▸ Exercise goal
List all lines in the material below that contain "slide".

= = = = =

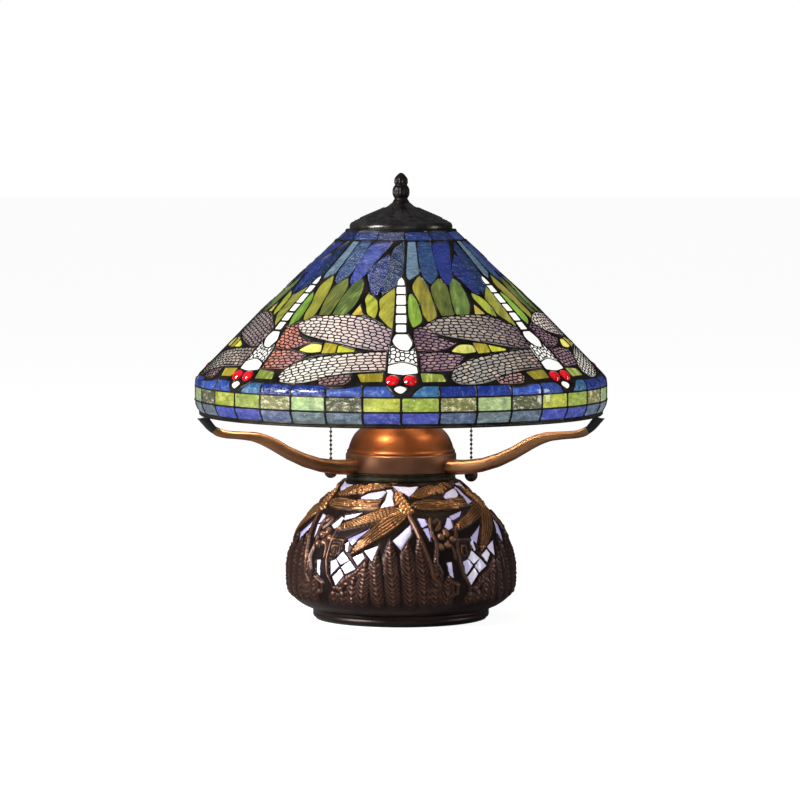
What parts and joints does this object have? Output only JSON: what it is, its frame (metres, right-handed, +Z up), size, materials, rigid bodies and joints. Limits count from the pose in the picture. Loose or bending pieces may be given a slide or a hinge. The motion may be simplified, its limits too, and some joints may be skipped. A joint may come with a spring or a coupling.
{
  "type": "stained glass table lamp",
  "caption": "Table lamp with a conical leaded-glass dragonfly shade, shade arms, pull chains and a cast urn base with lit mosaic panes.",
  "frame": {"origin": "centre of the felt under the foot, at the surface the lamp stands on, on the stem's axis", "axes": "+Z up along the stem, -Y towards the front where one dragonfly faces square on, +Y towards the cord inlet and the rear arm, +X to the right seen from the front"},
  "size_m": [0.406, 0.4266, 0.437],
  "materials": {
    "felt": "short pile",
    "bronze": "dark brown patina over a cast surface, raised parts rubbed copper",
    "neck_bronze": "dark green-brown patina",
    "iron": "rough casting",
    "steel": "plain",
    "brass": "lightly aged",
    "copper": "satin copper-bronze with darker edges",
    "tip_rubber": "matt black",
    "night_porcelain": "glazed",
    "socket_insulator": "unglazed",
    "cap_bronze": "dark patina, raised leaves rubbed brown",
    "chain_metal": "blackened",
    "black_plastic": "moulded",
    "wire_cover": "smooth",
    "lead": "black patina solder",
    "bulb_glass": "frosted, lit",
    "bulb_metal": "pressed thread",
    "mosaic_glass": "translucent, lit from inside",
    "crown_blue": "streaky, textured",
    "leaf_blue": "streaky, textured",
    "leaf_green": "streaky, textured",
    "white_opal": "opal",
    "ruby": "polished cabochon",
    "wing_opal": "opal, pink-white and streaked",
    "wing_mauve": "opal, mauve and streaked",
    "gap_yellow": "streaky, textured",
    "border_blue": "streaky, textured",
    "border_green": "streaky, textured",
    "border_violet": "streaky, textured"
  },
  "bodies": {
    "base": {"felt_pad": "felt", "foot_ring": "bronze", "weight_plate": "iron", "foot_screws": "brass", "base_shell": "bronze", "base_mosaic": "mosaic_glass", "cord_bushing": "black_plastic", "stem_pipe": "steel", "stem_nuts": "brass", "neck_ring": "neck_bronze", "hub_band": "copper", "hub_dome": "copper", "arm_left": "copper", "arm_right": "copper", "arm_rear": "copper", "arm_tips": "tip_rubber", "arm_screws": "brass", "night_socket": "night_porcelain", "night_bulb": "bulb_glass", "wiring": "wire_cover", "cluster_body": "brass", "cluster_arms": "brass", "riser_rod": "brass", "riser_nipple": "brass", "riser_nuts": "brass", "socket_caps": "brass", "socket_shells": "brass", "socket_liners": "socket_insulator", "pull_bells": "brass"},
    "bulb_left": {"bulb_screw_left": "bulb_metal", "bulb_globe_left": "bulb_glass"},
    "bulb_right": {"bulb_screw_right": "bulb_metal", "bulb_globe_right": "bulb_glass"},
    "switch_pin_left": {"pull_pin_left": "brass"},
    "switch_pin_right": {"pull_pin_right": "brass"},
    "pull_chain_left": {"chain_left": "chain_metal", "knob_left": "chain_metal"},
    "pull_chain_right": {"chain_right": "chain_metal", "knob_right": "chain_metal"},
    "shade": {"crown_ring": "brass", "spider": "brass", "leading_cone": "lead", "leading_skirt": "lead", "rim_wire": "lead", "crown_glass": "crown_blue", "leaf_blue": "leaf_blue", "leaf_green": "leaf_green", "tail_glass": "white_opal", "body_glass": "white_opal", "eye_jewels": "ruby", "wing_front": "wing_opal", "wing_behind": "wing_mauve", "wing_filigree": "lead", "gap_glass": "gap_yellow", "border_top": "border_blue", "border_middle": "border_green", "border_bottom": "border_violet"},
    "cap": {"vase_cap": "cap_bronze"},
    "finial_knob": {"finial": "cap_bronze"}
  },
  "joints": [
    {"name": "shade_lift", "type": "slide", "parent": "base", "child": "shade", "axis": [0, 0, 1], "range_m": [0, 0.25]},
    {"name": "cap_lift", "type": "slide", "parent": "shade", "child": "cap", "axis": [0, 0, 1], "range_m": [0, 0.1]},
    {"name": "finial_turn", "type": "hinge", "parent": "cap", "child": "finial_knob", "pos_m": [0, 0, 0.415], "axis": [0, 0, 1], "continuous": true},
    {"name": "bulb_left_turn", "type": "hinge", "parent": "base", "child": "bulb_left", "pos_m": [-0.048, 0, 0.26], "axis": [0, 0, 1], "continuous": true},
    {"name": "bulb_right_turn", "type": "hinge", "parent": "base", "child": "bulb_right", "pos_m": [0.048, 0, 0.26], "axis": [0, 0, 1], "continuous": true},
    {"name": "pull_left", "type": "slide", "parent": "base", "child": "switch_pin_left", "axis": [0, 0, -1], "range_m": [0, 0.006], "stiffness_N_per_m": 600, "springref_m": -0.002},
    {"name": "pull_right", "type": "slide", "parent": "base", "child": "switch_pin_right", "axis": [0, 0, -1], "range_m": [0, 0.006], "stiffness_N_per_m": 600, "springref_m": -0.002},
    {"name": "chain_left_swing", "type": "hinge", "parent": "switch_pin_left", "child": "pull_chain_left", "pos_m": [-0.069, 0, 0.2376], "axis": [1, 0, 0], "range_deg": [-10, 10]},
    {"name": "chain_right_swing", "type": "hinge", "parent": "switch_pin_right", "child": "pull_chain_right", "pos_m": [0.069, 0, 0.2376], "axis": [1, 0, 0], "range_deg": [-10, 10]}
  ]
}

= = = = =

▸ Solution for this exercise
What parts and joints does this object have? Output only JSON: what it is, its frame (metres, right-handed, +Z up), size, materials, rigid bodies and joints. Limits count from the pose in the picture. Loose or bending pieces may be given a slide or a hinge. The motion may be simplified, its limits too, and some joints may be skipped. A joint may come with a spring or a coupling.
    {"name": "shade_lift", "type": "slide", "parent": "base", "child": "shade", "axis": [0, 0, 1], "range_m": [0, 0.25]},
    {"name": "cap_lift", "type": "slide", "parent": "shade", "child": "cap", "axis": [0, 0, 1], "range_m": [0, 0.1]},
    {"name": "pull_left", "type": "slide", "parent": "base", "child": "switch_pin_left", "axis": [0, 0, -1], "range_m": [0, 0.006], "stiffness_N_per_m": 600, "springref_m": -0.002},
    {"name": "pull_right", "type": "slide", "parent": "base", "child": "switch_pin_right", "axis": [0, 0, -1], "range_m": [0, 0.006], "stiffness_N_per_m": 600, "springref_m": -0.002},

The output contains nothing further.